Maddeningly, though, this criterion alone renders many of the data sets scholars have painstakingly constructed for specific research projects useless for predictive modeling. For example, scholars in recent years have created numerous data sets to characterize countries’ national political regimes, a feature that scores of studies have associated with variation in the risk of many forms of political instability and change. Many of these “boutique” data sets on political regimes are based on careful research and coding procedures, cover the whole world, and reach at least several decades or more into the past. Only two of them, though—Polity IV and Freedom House’s Freedom in the World—are routinely updated. As much as I’d like to use unified democracy scores or measures of authoritarian regime type in my models, I can’t without painting myself into a forecasting corner, so I don’t.

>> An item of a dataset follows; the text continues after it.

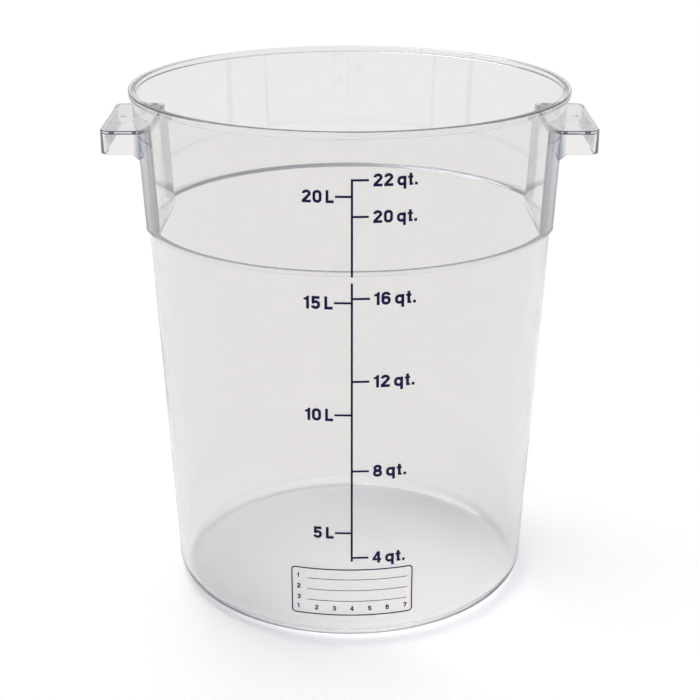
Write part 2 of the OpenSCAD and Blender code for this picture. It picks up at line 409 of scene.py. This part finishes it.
# %% [markdown]
# Polycarbonate bends light more than window glass does: its index is 1.585. A wall of it takes a little of
# each ray that crosses it, and a thick piece takes more, so there is a pale tint at the surface and
# absorption inside. Light that is trapped in the wall leaks out of it evenly, and a very weak glow stands in
# for that, as the edges would turn black without it. A mould never leaves a perfect surface, so wide,
# shallow waves and faint haze are added by noise.
#
# The upright corners of the finger pockets are seen edge-on, and there the base colour carries painted
# shade:
# a dark slate blue that stands in for the dark which thick plastic shows edge-on. A mask made from the
# object's own coordinates finds them, and the painted shade deepens towards the shoulder.
#
# Lamps shine through the wall by a Transparent shader for shadow rays. A wall that faces the lamp lets
# nearly all of the light pass, and a glancing one less. So does the heel, whose round bends the light away.


# %% Small helpers for the material's arithmetic
def reading(nodes, links, value, start, end):
    """0 where the value is at start, 1 where it is at end, and between them in proportion."""
    scale = nodes.new("ShaderNodeMapRange")
    scale.inputs["From Min"].default_value = start
    scale.inputs["From Max"].default_value = end
    links.new(value, scale.inputs["Value"])
    return scale.outputs["Result"]


def combined(nodes, links, operation, first, second):
    worked_out = nodes.new("ShaderNodeMath")
    worked_out.operation = operation
    links.new(first, worked_out.inputs[0])
    links.new(second, worked_out.inputs[1])
    return worked_out.outputs["Value"]


def absolute(nodes, links, value):
    size_of = nodes.new("ShaderNodeMath")
    size_of.operation = "ABSOLUTE"
    links.new(value, size_of.inputs[0])
    return size_of.outputs["Value"]


# %% Where the pockets' corners are
def pocket_corners(nodes, links, split):
    """1 in the upright corners of the finger pockets and 0 elsewhere."""
    along_x = absolute(nodes, links, split.outputs["X"])
    along_y = absolute(nodes, links, split.outputs["Y"])
    along_z = split.outputs["Z"]
    parts = [
        reading(nodes, links, along_y, handle_half - 9 * MM, handle_half - 6 * MM),
        reading(nodes, links, along_y, handle_half + 2 * MM, handle_half + MM),
        reading(nodes, links, along_x, pocket_x - 5 * MM, pocket_x - 4 * MM),
        reading(nodes, links, along_x, 152 * MM, 147 * MM),
        reading(nodes, links, along_z, shoulder_z - 2 * MM, shoulder_z),
        reading(nodes, links, along_z, handle_top, ceiling_z - MM),
    ]
    mask = parts[0]
    for part in parts[1:]:
        mask = combined(nodes, links, "MULTIPLY", mask, part)
    return mask


# %% Clear polycarbonate
def clear_plastic():
    material = bpy.data.materials.new("clear polycarbonate")
    material.use_nodes = True
    nodes, links = material.node_tree.nodes, material.node_tree.links
    shader = nodes["Principled BSDF"]
    output = nodes["Material Output"]
    shader.inputs["IOR"].default_value = 1.585
    shader.inputs["Transmission Weight"].default_value = 1
    shader.inputs["Emission Color"].default_value = (0.88, 0.9, 1, 1)
    shader.inputs["Emission Strength"].default_value = 0.022
    material.cycles.emission_sampling = "NONE"
    place = nodes.new("ShaderNodeTexCoord")
    split = nodes.new("ShaderNodeSeparateXYZ")
    links.new(place.outputs["Object"], split.inputs["Vector"])

    # Painted shade: the ramp below darkens the pockets' upright corners, most at the shoulder, and the mix
    # lays it over the wall's own pale tint.
    climb = reading(nodes, links, split.outputs["Z"], shoulder_z, handle_top)
    painted_shade_ramp = nodes.new("ShaderNodeValToRGB")
    painted_shade_ramp.color_ramp.elements[0].color = (0.002, 0.003, 0.02, 1)
    painted_shade_ramp.color_ramp.elements[1].color = (0.26, 0.3, 0.4, 1)
    links.new(climb, painted_shade_ramp.inputs["Fac"])
    tint_and_painted_shade = nodes.new("ShaderNodeMix")
    tint_and_painted_shade.data_type = "RGBA"
    links.new(pocket_corners(nodes, links, split), tint_and_painted_shade.inputs["Factor"])
    tint_and_painted_shade.inputs["A"].default_value = (0.875, 0.861, 0.845, 1)
    links.new(painted_shade_ramp.outputs["Color"], tint_and_painted_shade.inputs["B"])
    links.new(tint_and_painted_shade.outputs["Result"], shader.inputs["Base Color"])

    haze = nodes.new("ShaderNodeTexNoise")
    haze.inputs["Scale"].default_value = 22
    haze.inputs["Detail"].default_value = 3
    haze_range = nodes.new("ShaderNodeMapRange")
    haze_range.inputs["From Min"].default_value = 0.35
    haze_range.inputs["From Max"].default_value = 0.8
    haze_range.inputs["To Max"].default_value = 0.05
    links.new(place.outputs["Object"], haze.inputs["Vector"])
    links.new(haze.outputs["Fac"], haze_range.inputs["Value"])
    links.new(haze_range.outputs["Result"], shader.inputs["Roughness"])

    waves = nodes.new("ShaderNodeTexNoise")
    waves.inputs["Scale"].default_value = 16
    waves.inputs["Detail"].default_value = 1
    bump = nodes.new("ShaderNodeBump")
    bump.inputs["Strength"].default_value = 1
    bump.inputs["Distance"].default_value = 0.25 * MM
    links.new(place.outputs["Object"], waves.inputs["Vector"])
    links.new(waves.outputs["Fac"], bump.inputs["Height"])
    links.new(bump.outputs["Normal"], shader.inputs["Normal"])

    path = nodes.new("ShaderNodeLightPath")
    for_lamps = nodes.new("ShaderNodeBsdfTransparent")
    facing = nodes.new("ShaderNodeLayerWeight")
    passed = nodes.new("ShaderNodeValToRGB")
    passed.color_ramp.elements[0].position = 0.45
    passed.color_ramp.elements[0].color = (1, 1, 1, 1)
    passed.color_ramp.elements[1].position = 1
    passed.color_ramp.elements[1].color = (0.3, 0.33, 0.39, 1)
    radius = nodes.new("ShaderNodeVectorMath")
    radius.operation = "LENGTH"
    links.new(place.outputs["Object"], radius.inputs[0])
    round_the_foot = reading(nodes, links, radius.outputs["Value"], 118 * MM, 130 * MM)
    near_ground = reading(nodes, links, split.outputs["Z"], 24 * MM, 8 * MM)
    heel = combined(nodes, links, "MULTIPLY", round_the_foot, near_ground)
    shade = combined(nodes, links, "MAXIMUM", facing.outputs["Facing"], heel)
    links.new(shade, passed.inputs["Fac"])
    links.new(passed.outputs["Color"], for_lamps.inputs["Color"])
    either = nodes.new("ShaderNodeMixShader")
    links.new(path.outputs["Is Shadow Ray"], either.inputs["Fac"])
    links.new(shader.outputs["BSDF"], either.inputs[1])
    links.new(for_lamps.outputs["BSDF"], either.inputs[2])
    links.new(either.outputs["Shader"], output.inputs["Surface"])

    inside = nodes.new("ShaderNodeVolumeAbsorption")
    inside.inputs["Color"].default_value = (0.62, 0.66, 0.78, 1)
    inside.inputs["Density"].default_value = 12
    links.new(inside.outputs["Volume"], output.inputs["Volume"])
    return material


tub.data.materials.clear()
tub.data.materials.append(clear_plastic())
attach(tub, "root")
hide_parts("tub")

# %% [markdown]
# The scale and the label are screen-printed in navy ink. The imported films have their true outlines, so
# they stay and only get a finish: nearly matt, a little uneven where the ink lies thinner, and with the
# fine tooth that a screen's mesh leaves.


# %% Navy ink
def navy_ink():
    material = bpy.data.materials.new("navy screen ink")
    material.use_nodes = True
    nodes, links = material.node_tree.nodes, material.node_tree.links
    shader = nodes["Principled BSDF"]
    place = nodes.new("ShaderNodeTexCoord")

    cover = nodes.new("ShaderNodeTexNoise")
    cover.inputs["Scale"].default_value = 600
    cover.inputs["Detail"].default_value = 4
    tones = nodes.new("ShaderNodeValToRGB")
    tones.color_ramp.elements[0].position = 0.3
    tones.color_ramp.elements[0].color = (0.004, 0.005, 0.05, 1)
    tones.color_ramp.elements[1].position = 0.75
    tones.color_ramp.elements[1].color = (0.009, 0.011, 0.085, 1)
    links.new(place.outputs["Object"], cover.inputs["Vector"])
    links.new(cover.outputs["Fac"], tones.inputs["Fac"])
    links.new(tones.outputs["Color"], shader.inputs["Base Color"])

    tooth = nodes.new("ShaderNodeTexNoise")
    tooth.inputs["Scale"].default_value = 2500
    bump = nodes.new("ShaderNodeBump")
    bump.inputs["Strength"].default_value = 0.3
    bump.inputs["Distance"].default_value = 0.02 * MM
    links.new(place.outputs["Object"], tooth.inputs["Vector"])
    links.new(tooth.outputs["Fac"], bump.inputs["Height"])
    links.new(bump.outputs["Normal"], shader.inputs["Normal"])
    shader.inputs["Roughness"].default_value = 0.5
    shader.inputs["Specular IOR Level"].default_value = 0.15
    return material


ink = navy_ink()
for name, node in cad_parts.items():
    if name != "tub":
        for material_slot in node.material_slots:
            material_slot.material = ink
print("Inked", len(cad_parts) - 1, "printed films")

# %% [markdown]
# Clear plastic has no colour of its own, and shows only what surrounds it. So the studio is white below,
# behind and overhead, as a sweep of paper under a wide lamp is, with one grey band part of the way up,
# which draws the edges. Rays that light the floor get an even level from all round.


# %% Floor
def paper():
    material = bpy.data.materials.new("white paper sweep")
    material.use_nodes = True
    nodes, links = material.node_tree.nodes, material.node_tree.links
    shader = nodes["Principled BSDF"]
    shader.inputs["Base Color"].default_value = (0.8, 0.8, 0.8, 1)
    shader.inputs["Roughness"].default_value = 1
    shader.inputs["Specular IOR Level"].default_value = 0
    glow = nodes.new("ShaderNodeEmission")
    links.new(seen_rays(nodes, links, direct=0.24, by_glass=0.16), glow.inputs["Strength"])
    together = nodes.new("ShaderNodeAddShader")
    links.new(shader.outputs["BSDF"], together.inputs[0])
    links.new(glow.outputs["Emission"], together.inputs[1])
    links.new(together.outputs["Shader"], nodes["Material Output"].inputs["Surface"])
    return material


def seen_rays(nodes, links, direct, by_glass):
    """A value that is direct for camera rays, by_glass for rays from gloss and glass, and 0 for the rest."""
    path = nodes.new("ShaderNodeLightPath")
    glassy = nodes.new("ShaderNodeMath")
    glassy.operation = "MAXIMUM"
    links.new(path.outputs["Is Glossy Ray"], glassy.inputs[0])
    links.new(path.outputs["Is Transmission Ray"], glassy.inputs[1])
    weaker = nodes.new("ShaderNodeMath")
    weaker.operation = "MULTIPLY"
    weaker.inputs[1].default_value = by_glass
    links.new(glassy.outputs["Value"], weaker.inputs[0])
    summed = nodes.new("ShaderNodeMath")
    summed.operation = "MULTIPLY_ADD"
    summed.inputs[1].default_value = direct
    links.new(path.outputs["Is Camera Ray"], summed.inputs[0])
    links.new(weaker.outputs["Value"], summed.inputs[2])
    return summed.outputs["Value"]


below_tub = 0.05 * MM
deselect()
bpy.ops.mesh.primitive_plane_add(size=60, location=(0, 0, -below_tub))
floor = bpy.context.object
floor.name = "paper_floor"
floor.data.materials.append(paper())


# %% World
def studio(lit_level, backdrop, dark_band, overhead):
    world = bpy.data.worlds.new("studio")
    world.use_nodes = True
    bpy.context.scene.world = world
    nodes, links = world.node_tree.nodes, world.node_tree.links
    background = nodes["Background"]
    place = nodes.new("ShaderNodeTexCoord")
    split = nodes.new("ShaderNodeSeparateXYZ")
    sky = nodes.new("ShaderNodeValToRGB")
    sky.color_ramp.elements[0].position = 0.2
    sky.color_ramp.elements[0].color = (backdrop, backdrop, backdrop, 1)
    sky.color_ramp.elements[1].position = 0.75
    sky.color_ramp.elements[1].color = (overhead, overhead, overhead, 1)
    for height_share in (0.3, 0.5):
        dark = sky.color_ramp.elements.new(height_share)
        dark.color = (dark_band, dark_band, dark_band * 1.1, 1)
    links.new(place.outputs["Generated"], split.inputs["Vector"])
    links.new(split.outputs["Z"], sky.inputs["Fac"])

    path = nodes.new("ShaderNodeLightPath")
    for_camera = nodes.new("ShaderNodeMix")
    for_camera.data_type = "RGBA"
    links.new(path.outputs["Is Camera Ray"], for_camera.inputs["Factor"])
    links.new(sky.outputs["Color"], for_camera.inputs["A"])
    for_camera.inputs["B"].default_value = (1, 1, 1, 1)
    lit = nodes.new("ShaderNodeMix")
    lit.data_type = "RGBA"
    links.new(seen_rays(nodes, links, direct=1, by_glass=1), lit.inputs["Factor"])
    lit.inputs["A"].default_value = (lit_level, lit_level, lit_level, 1)
    links.new(for_camera.outputs["Result"], lit.inputs["B"])
    links.new(lit.outputs["Result"], background.inputs["Color"])


studio(lit_level=0.5, backdrop=0.85, dark_band=0.22, overhead=1)

# %% Key light
deselect()
bpy.ops.object.light_add(type="SUN", rotation=(math.radians(-24), math.radians(-20), 0))
key = bpy.context.object
key.name = "soft_key"
key.data.energy = 1.7
key.data.angle = math.radians(36)

# %% [markdown]
# The camera stands where the photographer's stood: 1.14 m in front of the tub's middle and 0.6 m above
# the table, looking down at 20.7 degrees through a long lens.

# %% Camera
FRAME_PIXELS = 700
focal_pixels = 1584.07
deselect()
bpy.ops.object.camera_add(
    location=(0, -1136.5 * MM, 603.85 * MM), rotation=(math.pi / 2 - math.radians(20.663), 0, 0)
)
camera = bpy.context.object
camera.data.sensor_width = 36
camera.data.lens = focal_pixels / FRAME_PIXELS * camera.data.sensor_width
camera.data.shift_x = 0.25 / FRAME_PIXELS
camera.data.shift_y = 0.5 / FRAME_PIXELS
bpy.context.scene.camera = camera
bpy.context.scene.view_settings.view_transform = "Standard"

As I hope this post has made clear, the set formed by the intersection of these four criteria is a tight little space. The practical requirements of applied forecasting mean that we have to leave out of our models many things that we believe might be useful predictors, no matter how important the relevant concepts might seem. They also mean that our predictive models on many different topics are often built from the same few dozen “usual suspects”—not because we want to, but because we don’t have much choice. Multiple imputation and certain machine-learning techniques can mitigate some of these problems, but they hardly eliminate them, and the missing information affects our forecasts either way. So the next time you’re reading about a global predictive model on international politics and wondering why it doesn’t include something “obvious” like unemployment or income inequality or survey results, know that these steep data requirements are probably the reason.